What happened
Shares of drugstore chain and pharmacy benefits manager CVS Health (CVS -1.15%) got hammered Thursday morning, falling 11% through 10:35 a.m. ET after Reuters reported a big client loss for the company.
Blue Shield of California, it seems, is diversifying away from CVS Health.
So what
Blue Shield of California counts 4.8 million souls as members of its various health plans. And previously, Blue Shield favored routing drug prescriptions for these members through CVS Health for fulfillment. Now, however, Blue Shield will expand the list of pharmacy benefit managers (PBMs) it does business with to five companies.
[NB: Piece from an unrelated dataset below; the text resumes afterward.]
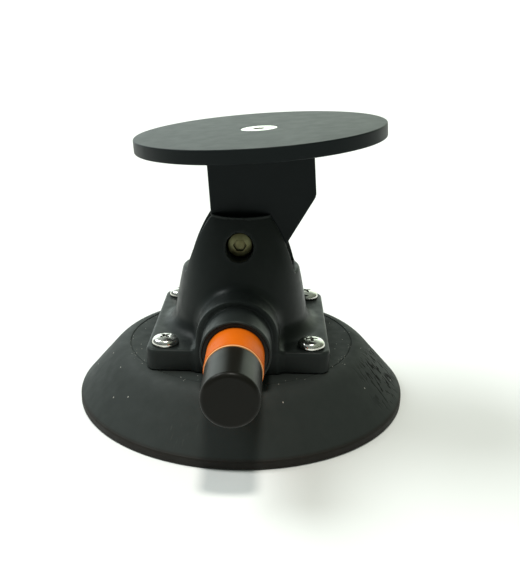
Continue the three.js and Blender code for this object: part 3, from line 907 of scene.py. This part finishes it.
class Finish(Nodes):
    """A node material round one Principled shader."""

    def __init__(self, name, roughness, metallic=0.0, specular=0.5):
        self.material = bpy.data.materials.new(name)
        self.material.use_nodes = True
        super().__init__(self.material.node_tree)
        self.shader = self.tree.nodes["Principled BSDF"]
        self.shader.inputs["Roughness"].default_value = roughness
        self.shader.inputs["Metallic"].default_value = metallic
        self.shader.inputs["Specular IOR Level"].default_value = specular
        self.place = self.node("ShaderNodeTexCoord").outputs["Object"]
        self.bumps = None

    def stretched(self, scale, at=None):
        """Coordinates scaled by a different number along each axis."""
        mapping = self.node("ShaderNodeMapping")
        mapping.inputs["Scale"].default_value = scale
        self.link(at or self.place, mapping.inputs["Vector"])
        return mapping.outputs["Vector"]

    def polar(self):
        """Each point's turn about the pad's axis in radians, its radius and its height."""
        mapping = self.node("ShaderNodeMapping")
        mapping.inputs["Location"].default_value = tuple(-AXIS)
        self.link(self.place, mapping.inputs["Vector"])
        parts = self.node("ShaderNodeSeparateXYZ")
        self.link(mapping.outputs["Vector"], parts.inputs["Vector"])
        x, y, z = (parts.outputs[axis] for axis in "XYZ")
        across = self.maths("ADD", self.maths("MULTIPLY", x, x), self.maths("MULTIPLY", y, y))
        return self.maths("ARCTAN2", y, x), self.maths("SQRT", across), z

    def window(self, value, low, high, soft):
        """One between two numbers, falling softly to nothing outside them."""
        rise = self.mapped(value, low - soft, low + soft)
        fall = self.mapped(value, high + soft, high - soft)
        return self.maths("MULTIPLY", rise, fall)

    def patch(self, turn, turns, radius, radii):
        """One inside a patch of the pad, given as windows on the turn and the radius."""
        return self.maths("MULTIPLY", self.window(turn, *turns), self.window(radius, *radii))

    def noise(self, scale, detail=3.0, roughness=0.55, at=None):
        made = self.node("ShaderNodeTexNoise")
        made.inputs["Scale"].default_value = scale
        made.inputs["Detail"].default_value = detail
        made.inputs["Roughness"].default_value = roughness
        self.link(at or self.place, made.inputs["Vector"])
        return made.outputs["Fac"]

    def cloud(self, scale, detail):
        """Soft patches, for a colour that drifts."""
        return self.mapped(self.noise(scale, detail), 0.35, 0.7)

    def colour(self, value):
        self.link(value, self.shader.inputs["Base Color"])

    def roughness(self, noise, low, high):
        """Lets the roughness drift between two values with a noise."""
        self.link(self.mapped(noise, 0.3, 0.7, low, high), self.shader.inputs["Roughness"])

    def bump(self, height, distance_mm, strength=1.0):
        """Adds a bump of that depth on top of the ones before it."""
        made = self.node("ShaderNodeBump")
        made.inputs["Strength"].default_value = strength
        made.inputs["Distance"].default_value = distance_mm * MM
        self.link(height, made.inputs["Height"])
        if self.bumps:
            self.link(self.bumps, made.inputs["Normal"])
        self.bumps = made.outputs["Normal"]
        self.link(self.bumps, self.shader.inputs["Normal"])

    def edges(self, low=0.505, high=0.56):
        """One along convex edges."""
        pointiness = self.node("ShaderNodeNewGeometry").outputs["Pointiness"]
        return self.mapped(pointiness, low, high)

    def openness(self, reach_mm):
        """How open the space before each point is, within that reach: low in recesses."""
        made = self.node("ShaderNodeAmbientOcclusion", samples=6)
        made.inputs["Distance"].default_value = reach_mm * MM
        return made.outputs["AO"]

    def specks(self, scale, size, share, at):
        """Small round specks, in that share of the cells of a random flat pattern."""
        cells = self.node("ShaderNodeTexVoronoi", voronoi_dimensions="2D")
        cells.inputs["Scale"].default_value = scale
        self.link(at, cells.inputs["Vector"])
        near = self.mapped(cells.outputs["Distance"], size, size * 0.6)
        chosen = self.node("ShaderNodeSeparateColor")
        self.link(cells.outputs["Color"], chosen.inputs["Color"])
        lucky = self.maths("LESS_THAN", chosen.outputs[0], share)
        return self.maths("MULTIPLY", near, lucky)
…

Specifically, Reuters reported that:
- Blue Cross will use Com (AMZN 6.19%) for delivery of prescription drugs.
- Mark Cuban's Cost Plus Drug Company "will work to reduce surprise drug costs."
- Payment of prescription drug claims will be routed through privately held Abarca.
- And PBM Prime Therapeutics will help Blue Shield negotiate savings with Big Pharma.
CVS itself won't be left entirely out in the cold. Reuters noted that Blue Shield "will still retain CVS Caremark for its specialty pharmacy services." But Blue Shield is taking a lot of other jobs away from the company, hoping to save up to $500 million in drug costs annually.
And that $500 million is coming out of CVS's pocket.
Now what
Even if all the above is true, though, an investor might justifiably wonder: How does subtracting $500 million from CVS's revenues -- and presumably something less than $500 million from CVS's annual profits -- justify investors subtracting more than $10 billion from CVS Health's market cap today?
The answer is: It doesn't -- unless Blue Shield's experiment works out, the $500 million in savings materializes as expected, and other insurance companies get jealous and decide to similarly diversify away from CVS Health. In that regard, Reuters noted that CVS is already losing a $40 billion contract with Centene (CNC 2.02%) next year.